Возьмём ту же мифологическую колбасу. Её массовое производство как раз было результатом индустриализации. Раньше в народном потреблении такого продукта не было. Проблема нехватки колбасы позднее возникла от того, что этот продукт всячески пропагандировали, приучили страну к массовому потреблению колбасы, в итоге, её стало не хватать.

Одна из главных тем книги – определение того, что называется «советской кухней». Можем ли мы говорить о «советской кухне»? Действительно ли она существовала? Это очень важный вопрос, ведь если этот проект существовал и был внедрён в практику, то, анализируя этот «проект», можно ли увидеть, что же произошло с «новым человеком» и «советским проектом»?

Существовала в той мере, в какой существовали и Советский Союз и советский человек. Больше того, я бы сказала, что существование советской кухни в чём-то более реально и осязаемо, чем подлинность двух первых явлений. Советская кухня пережила контекст, её породивший. Я рассматриваю советскую кухню не только с точки зрения рецептуры, не как совокупность тех или иных продуктов и блюд, а с точки зрения так называемых «бытовых практик», как любят говорить культурологи. И вот тут мы имеем совершенно уникальное явление. Возьмём мой любимый бутерброд. Слово немецкое, а в Германии его не понимают. В советский период возникла целая культура приготовления и поглощения бутербродов. Толстый кусок белого хлеба, который сначала густо мажут маслом, а потом кладут на него толстый кусок колбасы или сыра, существует только в советской культуре. Я помню, как в Нью-Йорке мне страшно захотелось съесть бутерброд с сыром. Мой американский друг схватился за голову. «Французская кухня? – сказал он. – Это очень дорого».

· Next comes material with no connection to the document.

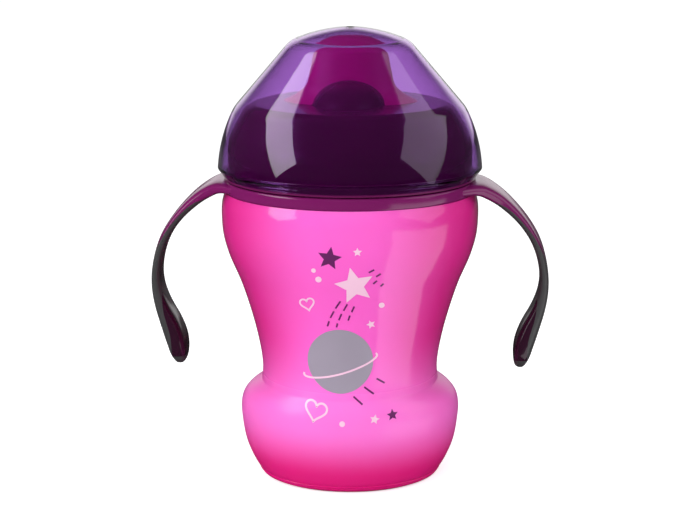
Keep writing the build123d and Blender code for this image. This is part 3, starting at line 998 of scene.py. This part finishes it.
def seen_in_gloss(nodes, links, path):
    """1 for rays that leave a glossy surface, through clear plastic too."""
    bounced = calc(nodes, links, "GREATER_THAN", path.outputs["Glossy Depth"], 0.5)
    return calc(nodes, links, "MAXIMUM", path.outputs["Is Glossy Ray"], bounced)


def make_floor():
    """A wide pale floor that shows white to the camera and through clear plastic, and keeps
    the object's shadow."""
    material = bpy.data.materials.new("floor_white")
    material.use_nodes = True
    nodes, links = material.node_tree.nodes, material.node_tree.links
    nodes.clear()
    output = nodes.new("ShaderNodeOutputMaterial")
    matt = nodes.new("ShaderNodeBsdfDiffuse")
    place = nodes.new("ShaderNodeNewGeometry")
    split = nodes.new("ShaderNodeSeparateXYZ")
    links.new(place.outputs["Position"], split.inputs["Vector"])
    path = nodes.new("ShaderNodeLightPath")
    behind = ramp(nodes, links, split.outputs["Y"], *FLOOR_SPAN)
    in_gloss = mix_color(nodes, links, behind, FLOOR_BEFORE, FLOOR_WHITE)
    gloss = seen_in_gloss(nodes, links, path)
    links.new(mix_color(nodes, links, gloss, FLOOR_WHITE, in_gloss), matt.inputs["Color"])
    lift = nodes.new("ShaderNodeEmission")
    level = calc(nodes, links, "MULTIPLY", seen_straight(nodes, links, path), FLOOR_LIFT)
    links.new(level, lift.inputs["Strength"])
    both = nodes.new("ShaderNodeAddShader")
    links.new(matt.outputs[0], both.inputs[0])
    links.new(lift.outputs[0], both.inputs[1])
    links.new(both.outputs[0], output.inputs["Surface"])
    builder = bmesh.new()
    bmesh.ops.create_grid(builder, x_segments=8, y_segments=8, size=FLOOR_HALF_SIZE)
    floor = new_piece("floor", builder, material)
    if floor.data.polygons[0].normal.z < 0:
        floor.data.flip_normals()
    return floor


def make_world():
    """A room that is white to the camera and through clear plastic. In gloss it is bright low
    behind the object and dim elsewhere, and as plain light it is a soft even fill."""
    world = bpy.data.worlds.new("studio")
    world.use_nodes = True
    bpy.context.scene.world = world
    nodes, links = world.node_tree.nodes, world.node_tree.links
    background = nodes["Background"]
    background.inputs["Color"].default_value = (1, 1, 1, 1)
    path = nodes.new("ShaderNodeLightPath")
    place = nodes.new("ShaderNodeTexCoord")
    split = nodes.new("ShaderNodeSeparateXYZ")
    links.new(place.outputs["Generated"], split.inputs["Vector"])
    behind = ramp(nodes, links, split.outputs["Y"], *ROOM_BACK_SPAN)
    low = ramp(nodes, links, split.outputs["Z"], *ROOM_LOW_SPAN)
    backdrop = calc(nodes, links, "MULTIPLY", behind, low)
    dim_room = calc(nodes, links, "MAXIMUM", backdrop, ROOM_DIM)
    fill = nodes.new("ShaderNodeMix")
    fill.inputs["A"].default_value = ROOM_FILL
    links.new(seen_in_gloss(nodes, links, path), fill.inputs["Factor"])
    links.new(dim_room, fill.inputs["B"])
    level = nodes.new("ShaderNodeMix")
    level.inputs["B"].default_value = 1.0
    links.new(seen_straight(nodes, links, path), level.inputs["Factor"])
    links.new(fill.outputs["Result"], level.inputs["A"])
    links.new(level.outputs["Result"], background.inputs["Strength"])


def softbox(name, towards, upright, distance, width, height, radiance, shiny=True):
    """A rectangular lamp: the direction in which it stands from the cup, its long axis, and
    whether gloss and clear plastic show it."""
    data = bpy.data.lights.new(name, "AREA")
    data.shape = "RECTANGLE"
    data.size = width
    data.size_y = height
    data.energy = radiance * pi * width * height
    lamp = bpy.data.objects.new(name, data)
    bpy.context.scene.collection.objects.link(lamp)
    outwards = Vector(towards).normalized()
    across = Vector(upright).cross(outwards).normalized()
    up = outwards.cross(across)
    lamp.matrix_world = Matrix((
        (across.x, up.x, outwards.x, 0), (across.y, up.y, outwards.y, 0), (across.z, up.z, outwards.z, 0),
        (0, 0, 0, 1),
    ))
    lamp.location = Vector(LAMP_AIM) + outwards * distance
    lamp.visible_glossy = shiny
    lamp.visible_transmission = shiny
    return lamp


def make_lamps():
    """Two long softboxes that lean over the cup from the sides, and a plain fill from the front."""
    softbox("softbox_left", (-0.80, -0.26, 0.50), (0.23, 0.76, 0.61), 0.60, 0.26, 0.70, 4.2)
    softbox("softbox_right", (0.87, -0.10, 0.46), (-0.23, 0.76, 0.61), 0.60, 0.44, 0.70, 1.1)
    softbox("fill_front", (0.02, -0.85, 0.45), (0, 0, 1), 0.80, 0.55, 0.50, 2.9, shiny=False)


def make_card():
    """A white card that lies to the right of the cup and shows only in its gloss."""
    material = bpy.data.materials.new("card_white")
    material.use_nodes = True
    nodes, links = material.node_tree.nodes, material.node_tree.links
    nodes.clear()
    output = nodes.new("ShaderNodeOutputMaterial")
    glow = nodes.new("ShaderNodeEmission")
    glow.inputs["Strength"].default_value = CARD_GLOW
    links.new(glow.outputs[0], output.inputs["Surface"])
    builder = bmesh.new()
    builder.faces.new([builder.verts.new((x, y, CARD_HEIGHT)) for x, y in CARD_CORNERS])
    card = new_piece("card", builder, material)
    card.visible_camera = False
    card.visible_diffuse = False
    card.visible_shadow = False
    card.visible_transmission = False
    return card


def make_camera():
    """The camera stands a little to the right of the front and above the cup."""
    data = bpy.data.cameras.new("camera")
    data.sensor_width = SENSOR_WIDTH
    data.lens = CAMERA_LENS
    camera = bpy.data.objects.new("camera", data)
    bpy.context.scene.collection.objects.link(camera)
    turn = radians(CAMERA_TURN)
    camera.location = (CAMERA_DISTANCE * sin(turn), -CAMERA_DISTANCE * cos(turn), CAMERA_HEIGHT)
    camera.rotation_euler = (radians(90 - CAMERA_PITCH), 0, turn)
    bpy.context.scene.camera = camera


make_camera()
make_world()
make_lamps()
make_floor()
make_card()
make_cup_body()
make_print()
make_handle_ring()
make_grips()
make_lid()
make_spout()
make_overcap()
finish_hidden_pieces()

bpy.context.scene.view_settings.view_transform = "Standard"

Возникновение пищевой промышленности в СССР интересно именно тем, что в одном и том же процессе соединились производство и потребление, индивидуальные вкусы и коллективные усилия. Общественное и частное пространство неожиданным образом переплетены. Рецептура, предлагаемая в качестве официального стандарта, влияет и на приготовление пищи в рабочей столовой, и на домашнюю кухню. По всей огромной стране люди начинают есть одно и то же. Единая кухня становится фактором интеграции общества. Она сливается с идеологией – и не только потому, что в «Книге о вкусной и здоровой пище» приведены цитаты из Сталина и Микояна, но и потому, что в самих рецептах заложены определённые идеологические представления, определённая система ценностей. Во время одной из дискуссий после выхода моей книги мне сказали, что советской кухни быть не могло, потому что кухня должна быть либо национальной, либо сословной. Но в том-то и дело, что в Советском Союзе удалось создать кухню, которая не была ни сословной, ни национальной. Это был своего рода переворот, и не только в кулинарии.

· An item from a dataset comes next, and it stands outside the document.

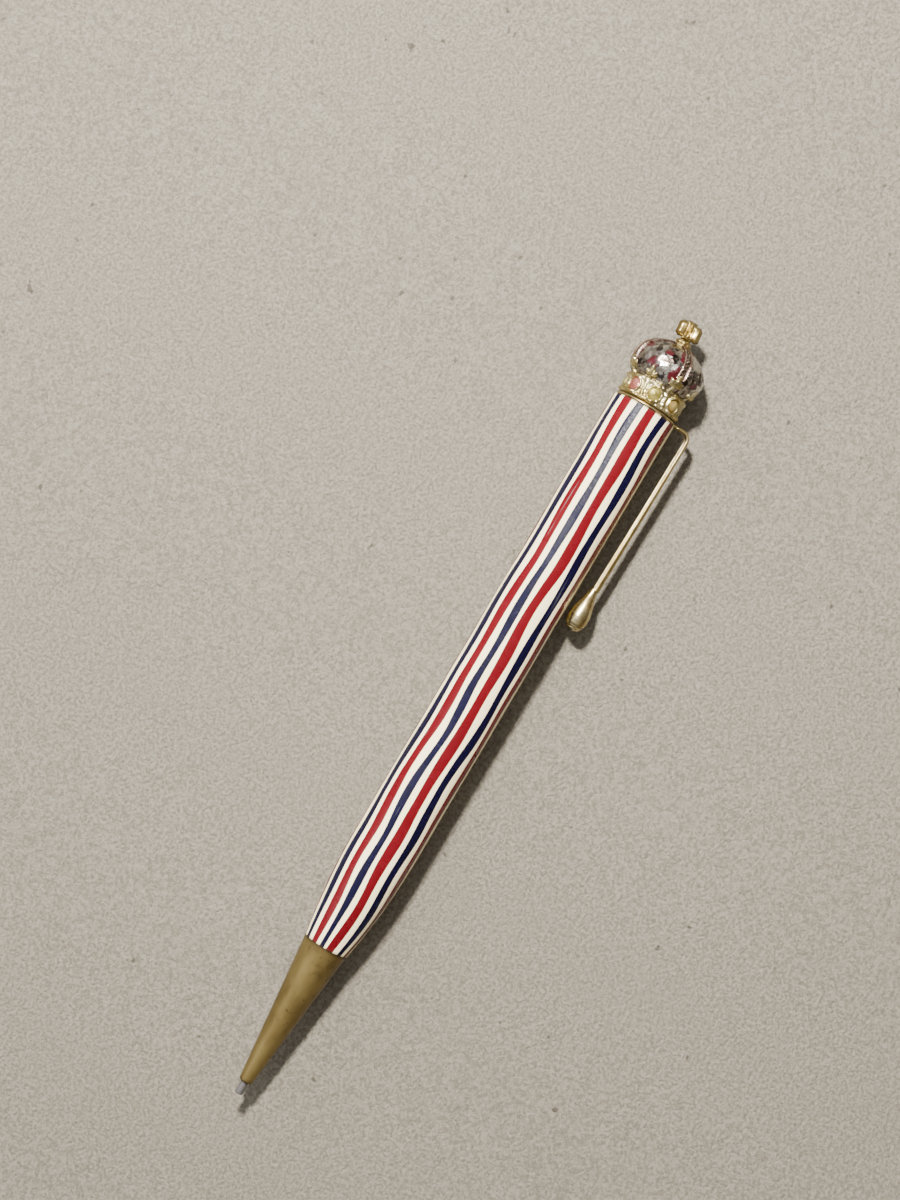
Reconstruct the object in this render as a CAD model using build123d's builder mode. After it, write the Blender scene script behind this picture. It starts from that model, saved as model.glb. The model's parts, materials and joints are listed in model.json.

При обсуждении коммунистического проекта и особенно «проекта СССР» часто обнаруживается, что под этим понимают разные вещи. Для одних это – абсолютное зло, сводящееся к диктатору, державшему людей в концлагерях, для других – место, где они жили, где ели «то самое» мороженое и пили «ту самую» газировку, а для кого-то – только битва двух систем, в которой «Кока-кола» победила газировку, а «сникерс» победил советский «батончик». Прочитав твою книгу, я понял, что мы очень мало знаем о том, что на самом деле происходило в СССР на нижних этажах – основаниях общества. Как ты считаешь: разработка и внедрение проекта «советская кухня» – хорошая область для изучения целостного «проекта СССР»?

Можно ли оценивать какую-либо историческую эпоху однозначно? Я пишу о трагической двойственности тех времён: с одной стороны, репрессии (в том числе, и в пищевой промышленности), с другой – энтузиазм и осознанное и слегка наивное участие людей в создании нового общества. Драматизм эпохи как раз и состоит в сочетании той непомерной цены, которую пришлось заплатить за достигнутый прогресс, и масштабами достижений, плодами которых мы пользуемся до сих пор.

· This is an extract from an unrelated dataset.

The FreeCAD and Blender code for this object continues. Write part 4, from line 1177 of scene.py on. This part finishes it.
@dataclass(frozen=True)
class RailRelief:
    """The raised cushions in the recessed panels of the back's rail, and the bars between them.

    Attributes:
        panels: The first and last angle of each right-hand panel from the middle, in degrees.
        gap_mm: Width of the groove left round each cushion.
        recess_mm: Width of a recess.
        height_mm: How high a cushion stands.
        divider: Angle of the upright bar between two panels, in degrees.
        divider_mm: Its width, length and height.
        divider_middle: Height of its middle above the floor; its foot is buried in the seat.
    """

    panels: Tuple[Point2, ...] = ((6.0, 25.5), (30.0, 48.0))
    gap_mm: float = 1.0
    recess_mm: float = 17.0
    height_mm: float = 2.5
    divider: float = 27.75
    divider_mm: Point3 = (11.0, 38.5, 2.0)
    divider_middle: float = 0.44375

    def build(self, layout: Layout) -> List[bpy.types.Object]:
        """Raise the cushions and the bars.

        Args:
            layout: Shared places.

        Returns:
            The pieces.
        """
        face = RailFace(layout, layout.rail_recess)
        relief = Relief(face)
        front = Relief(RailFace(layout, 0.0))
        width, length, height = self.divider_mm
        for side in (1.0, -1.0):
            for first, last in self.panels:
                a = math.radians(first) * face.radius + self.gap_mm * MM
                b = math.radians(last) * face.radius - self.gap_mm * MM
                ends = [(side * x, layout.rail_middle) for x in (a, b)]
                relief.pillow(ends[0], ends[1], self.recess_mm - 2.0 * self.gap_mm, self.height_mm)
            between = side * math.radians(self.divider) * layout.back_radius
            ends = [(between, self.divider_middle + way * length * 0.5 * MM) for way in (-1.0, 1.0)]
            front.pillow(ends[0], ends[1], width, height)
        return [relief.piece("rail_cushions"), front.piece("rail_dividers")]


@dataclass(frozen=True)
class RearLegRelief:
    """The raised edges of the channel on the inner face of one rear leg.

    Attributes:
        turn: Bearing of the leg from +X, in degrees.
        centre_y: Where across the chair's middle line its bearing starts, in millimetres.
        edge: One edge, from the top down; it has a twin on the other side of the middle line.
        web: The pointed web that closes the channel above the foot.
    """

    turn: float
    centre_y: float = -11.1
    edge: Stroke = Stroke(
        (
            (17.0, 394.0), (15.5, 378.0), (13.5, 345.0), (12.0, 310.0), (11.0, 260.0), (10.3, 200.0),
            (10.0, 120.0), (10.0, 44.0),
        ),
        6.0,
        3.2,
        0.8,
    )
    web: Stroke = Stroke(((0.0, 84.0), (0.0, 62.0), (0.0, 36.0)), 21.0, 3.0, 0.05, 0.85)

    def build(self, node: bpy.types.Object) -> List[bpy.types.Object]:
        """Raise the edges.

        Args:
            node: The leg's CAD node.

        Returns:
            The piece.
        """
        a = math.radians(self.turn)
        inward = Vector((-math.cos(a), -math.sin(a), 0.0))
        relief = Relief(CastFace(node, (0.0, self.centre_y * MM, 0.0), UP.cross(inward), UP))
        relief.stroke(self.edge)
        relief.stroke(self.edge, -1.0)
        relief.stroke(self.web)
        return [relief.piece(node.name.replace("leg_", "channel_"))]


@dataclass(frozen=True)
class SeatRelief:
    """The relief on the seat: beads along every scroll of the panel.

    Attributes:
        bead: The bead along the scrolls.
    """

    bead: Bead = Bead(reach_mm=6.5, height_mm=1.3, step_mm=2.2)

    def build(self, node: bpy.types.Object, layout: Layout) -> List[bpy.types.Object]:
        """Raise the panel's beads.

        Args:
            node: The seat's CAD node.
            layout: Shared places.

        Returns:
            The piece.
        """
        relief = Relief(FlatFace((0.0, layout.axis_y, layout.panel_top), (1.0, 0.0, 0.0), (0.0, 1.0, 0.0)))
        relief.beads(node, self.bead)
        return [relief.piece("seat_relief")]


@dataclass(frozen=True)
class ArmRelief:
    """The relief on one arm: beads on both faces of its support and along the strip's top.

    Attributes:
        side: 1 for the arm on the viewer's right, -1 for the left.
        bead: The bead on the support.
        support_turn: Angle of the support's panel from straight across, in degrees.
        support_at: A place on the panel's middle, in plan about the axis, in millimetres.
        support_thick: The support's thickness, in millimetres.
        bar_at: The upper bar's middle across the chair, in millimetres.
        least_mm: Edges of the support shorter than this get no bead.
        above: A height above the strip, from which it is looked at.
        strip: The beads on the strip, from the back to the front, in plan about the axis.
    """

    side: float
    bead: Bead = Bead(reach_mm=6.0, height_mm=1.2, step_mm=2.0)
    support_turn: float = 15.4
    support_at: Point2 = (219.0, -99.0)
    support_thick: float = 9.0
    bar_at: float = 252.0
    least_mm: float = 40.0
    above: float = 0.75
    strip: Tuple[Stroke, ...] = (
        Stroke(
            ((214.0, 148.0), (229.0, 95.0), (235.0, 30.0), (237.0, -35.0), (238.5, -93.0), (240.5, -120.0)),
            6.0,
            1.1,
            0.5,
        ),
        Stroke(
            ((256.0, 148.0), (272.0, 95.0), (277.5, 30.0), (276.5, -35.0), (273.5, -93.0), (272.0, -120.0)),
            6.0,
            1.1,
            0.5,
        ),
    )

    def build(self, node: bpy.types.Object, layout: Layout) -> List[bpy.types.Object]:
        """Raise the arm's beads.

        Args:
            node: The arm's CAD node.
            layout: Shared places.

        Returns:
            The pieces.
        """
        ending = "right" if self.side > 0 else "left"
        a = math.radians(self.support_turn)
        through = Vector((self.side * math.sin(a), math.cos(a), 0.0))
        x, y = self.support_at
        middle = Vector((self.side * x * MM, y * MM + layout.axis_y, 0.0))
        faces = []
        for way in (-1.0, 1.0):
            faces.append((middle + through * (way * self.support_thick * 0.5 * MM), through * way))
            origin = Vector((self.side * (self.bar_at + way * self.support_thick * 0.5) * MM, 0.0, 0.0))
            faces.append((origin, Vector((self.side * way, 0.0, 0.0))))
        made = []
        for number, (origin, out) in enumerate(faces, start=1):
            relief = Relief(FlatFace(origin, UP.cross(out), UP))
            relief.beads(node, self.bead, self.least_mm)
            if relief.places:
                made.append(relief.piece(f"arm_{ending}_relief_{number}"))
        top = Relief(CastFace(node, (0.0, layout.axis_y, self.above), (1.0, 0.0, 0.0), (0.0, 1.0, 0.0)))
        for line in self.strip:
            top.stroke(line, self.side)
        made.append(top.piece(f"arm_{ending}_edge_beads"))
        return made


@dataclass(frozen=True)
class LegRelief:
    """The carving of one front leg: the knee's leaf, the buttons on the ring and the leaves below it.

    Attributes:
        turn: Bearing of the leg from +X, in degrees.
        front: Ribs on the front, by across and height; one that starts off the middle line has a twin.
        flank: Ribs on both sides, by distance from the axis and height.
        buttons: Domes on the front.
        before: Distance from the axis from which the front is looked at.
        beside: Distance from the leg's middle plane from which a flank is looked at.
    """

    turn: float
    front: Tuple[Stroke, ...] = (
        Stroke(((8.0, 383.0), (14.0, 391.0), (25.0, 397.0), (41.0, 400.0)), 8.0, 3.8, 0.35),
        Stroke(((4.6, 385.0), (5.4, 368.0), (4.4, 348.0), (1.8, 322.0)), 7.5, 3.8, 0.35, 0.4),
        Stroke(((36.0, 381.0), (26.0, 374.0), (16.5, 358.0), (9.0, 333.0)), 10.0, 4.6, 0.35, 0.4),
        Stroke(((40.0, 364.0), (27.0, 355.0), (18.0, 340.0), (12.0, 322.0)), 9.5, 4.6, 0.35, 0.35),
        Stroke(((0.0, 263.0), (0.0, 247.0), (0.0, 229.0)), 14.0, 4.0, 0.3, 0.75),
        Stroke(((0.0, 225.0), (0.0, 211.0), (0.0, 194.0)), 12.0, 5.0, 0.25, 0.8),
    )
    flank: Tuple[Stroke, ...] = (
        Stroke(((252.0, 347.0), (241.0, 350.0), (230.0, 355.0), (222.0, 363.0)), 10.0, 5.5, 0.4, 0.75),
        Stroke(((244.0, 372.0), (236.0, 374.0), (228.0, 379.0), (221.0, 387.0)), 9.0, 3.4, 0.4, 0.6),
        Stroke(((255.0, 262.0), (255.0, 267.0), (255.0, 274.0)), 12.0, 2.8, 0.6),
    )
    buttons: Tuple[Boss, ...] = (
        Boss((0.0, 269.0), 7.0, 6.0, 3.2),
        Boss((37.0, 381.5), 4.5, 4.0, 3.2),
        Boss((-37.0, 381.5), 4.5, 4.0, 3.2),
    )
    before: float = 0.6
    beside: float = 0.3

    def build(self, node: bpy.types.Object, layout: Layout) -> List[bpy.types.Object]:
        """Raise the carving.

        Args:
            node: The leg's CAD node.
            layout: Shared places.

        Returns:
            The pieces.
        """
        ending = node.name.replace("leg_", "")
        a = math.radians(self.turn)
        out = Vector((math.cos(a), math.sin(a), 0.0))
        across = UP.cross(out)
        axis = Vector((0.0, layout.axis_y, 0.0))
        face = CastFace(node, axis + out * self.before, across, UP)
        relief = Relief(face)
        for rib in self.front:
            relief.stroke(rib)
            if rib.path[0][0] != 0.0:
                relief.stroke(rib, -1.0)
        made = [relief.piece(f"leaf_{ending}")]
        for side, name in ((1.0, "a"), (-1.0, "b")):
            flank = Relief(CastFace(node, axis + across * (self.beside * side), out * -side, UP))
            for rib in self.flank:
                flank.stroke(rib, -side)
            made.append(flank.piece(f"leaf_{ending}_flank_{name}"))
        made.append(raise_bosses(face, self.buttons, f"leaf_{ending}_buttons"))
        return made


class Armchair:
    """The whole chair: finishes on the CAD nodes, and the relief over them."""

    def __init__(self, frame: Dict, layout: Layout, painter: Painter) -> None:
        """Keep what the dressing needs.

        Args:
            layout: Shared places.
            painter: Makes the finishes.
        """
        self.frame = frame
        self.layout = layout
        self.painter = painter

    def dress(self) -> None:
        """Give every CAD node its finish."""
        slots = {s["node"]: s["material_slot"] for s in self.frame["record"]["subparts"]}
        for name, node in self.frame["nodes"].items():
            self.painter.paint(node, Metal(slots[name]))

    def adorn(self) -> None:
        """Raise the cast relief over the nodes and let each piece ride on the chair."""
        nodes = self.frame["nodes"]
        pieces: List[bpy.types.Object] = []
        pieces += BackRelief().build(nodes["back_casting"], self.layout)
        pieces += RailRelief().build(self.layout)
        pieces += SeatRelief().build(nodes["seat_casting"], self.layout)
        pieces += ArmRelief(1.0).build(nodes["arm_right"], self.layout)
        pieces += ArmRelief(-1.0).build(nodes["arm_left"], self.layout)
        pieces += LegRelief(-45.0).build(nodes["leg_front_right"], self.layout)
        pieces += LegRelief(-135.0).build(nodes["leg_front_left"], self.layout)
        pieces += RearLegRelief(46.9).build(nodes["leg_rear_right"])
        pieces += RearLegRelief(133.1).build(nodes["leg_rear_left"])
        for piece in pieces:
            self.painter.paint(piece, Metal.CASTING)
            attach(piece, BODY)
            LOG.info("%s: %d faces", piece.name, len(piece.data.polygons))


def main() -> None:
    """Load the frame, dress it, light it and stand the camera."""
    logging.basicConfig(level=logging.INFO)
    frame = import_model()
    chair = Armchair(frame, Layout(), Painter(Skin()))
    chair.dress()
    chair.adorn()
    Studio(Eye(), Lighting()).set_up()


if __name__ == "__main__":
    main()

Сейчас сложился некий стереотип, когда невозможно обсуждать всерьёз советское прошлое: любая попытка спокойно осмыслить ту эпоху расценивается едва ли не как намерение реабилитировать тоталитаризм. Но в то же время у нас появилась гора литературы, которая пытается обелить Сталина, доказать, что террора вообще не было.

Но понимание истории приходит тогда, когда мы перестаём рисовать карикатуры на прошлое или заниматься его восхвалением.

Что касается „нижних этажей”, то я не думаю, что их можно вот так сходу выделить. Историкам интересно, как Сталин руководил строительством Дворца Советов. Но им гораздо менее интересно, как в СССР делали мыло. И вдруг выясняется, что в обоих случаях происходило примерно одно и то же. Сталин не только лично изучал архитектурные проекты, но и нюхал разные сорта мыла. Микоян рассказывал об этом с восторгом, как об образце, которому должен следовать любой руководитель. Выходит, что в обществе нет второстепенных задач. И небрежность руководителя, проявленная при производстве мыла, может обернуться его гибелью.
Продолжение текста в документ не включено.